What is the difference between a TV series and a serial? Is one merely a subset of the other? Perhaps the difference is largely semantic. Or maybe the lines have blurred a bit.

"It is more than a regular drama serial or just a sitcom."
"The drama series is produced by BBC Wales and will be transmitted next year."

The terms are closely related; a serial list of items forms a series. However they are essentially only loosely related terms when applied to television.

"Lisa Kudrow became famous for her role as Phoebe in the TV series Friends."

TV SERIES is a TV show broken into episodes. Each episode is usually broadcast at a regular interval or released simultaneously on streaming services. 

"Are you watching the television series on Britain's castles?"

Each episode is usually self-contained, so you can start from any episode. 

"Just watched that random episode of Friends and got totally hooked up." 

A series often contains the same characters throughout, but each episode is a different story. Martial Law, NYPD Blue, Colombo and Friends are all examples of series.

"Series is the more common term as the majority of TV content is broken into groups like this, with exceptions like soap-operas, news and current affairs." 

In the US, if it's on every week (or at regular intervals) and is composed of episodes, it's a series. The content or style or plot of the episodes makes no difference. They are all TV series.

"In the US each group of episodes is called a season, in the UK each group is what is called a series."

A SERIAL refers to a story line that connects and weaves through its episodes. 
There is some risk of becoming confused, or at least not realizing the importance of a certain turn of events, if you watch its episodes out of order.

"Watching two episodes of Breaking Bad in the wrong order or skipping episodes would very much damage the experience."

It isn't a particularly common label, esp. in AmE, whereas (TV) series is a much more common and broader term. In the UK, in a serial the story is ongoing: the same plot carries on from week to week. In a series the story is different each week.

"In a serial each episode picks up the story from where the last one stopped, so if you've missed the first 2 episodes then you wont know what's going on." 

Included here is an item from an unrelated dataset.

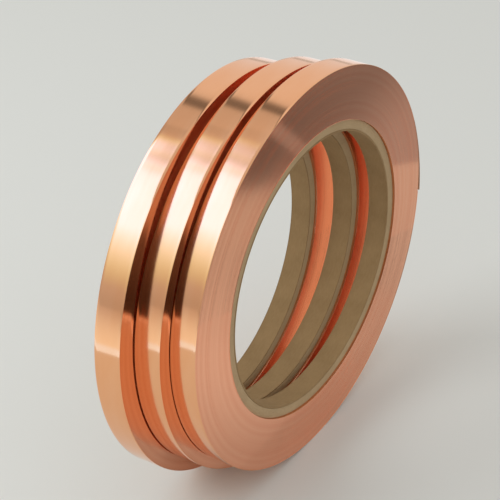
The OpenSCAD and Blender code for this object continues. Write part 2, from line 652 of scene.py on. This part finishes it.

From that point of view, Game Of Thrones, Dallas, Homeland, etc. are all serials, though you won't often find them labeled like that.

"If you want to watch a serial, you should start from the first episode, because each episode is a continuation of previous one."

Overall, a (TV) series or TV show are the usual terms which means the term 'serial' is becoming uncommon and old-fashioned.

"These days, as few as three episodes of any drama, is called a series." 

A TV show can be a series but not serial. It can also include non-fictional content like a gardening or wildlife documentary show.

"She has made a series of documentaries on the subject of family relationships."

The programs that we see on the National Geographic or the Discovery Channel can be thought of being as part of a series. 

"A new series of wildlife programmes has started on Monday evenings."

In BrE, the term serial is synonymous with the American term miniseries – a short-run series with one title and plot. The finale of the serial sometimes concludes the program as a whole, for sequel serials are rarely made.

"A serial in AmE refers to the shorts that they used to show before movies a long time ago that continued each week - Flash Gordon, etc. No one has made a serial in a long time."

In BrE a TV show can be both series and serial, like a long running soap opera that runs for years with no gaps and where the story is continuously developing. 

"The series of Doctor Who is the programme made up of a continuing series of different serials."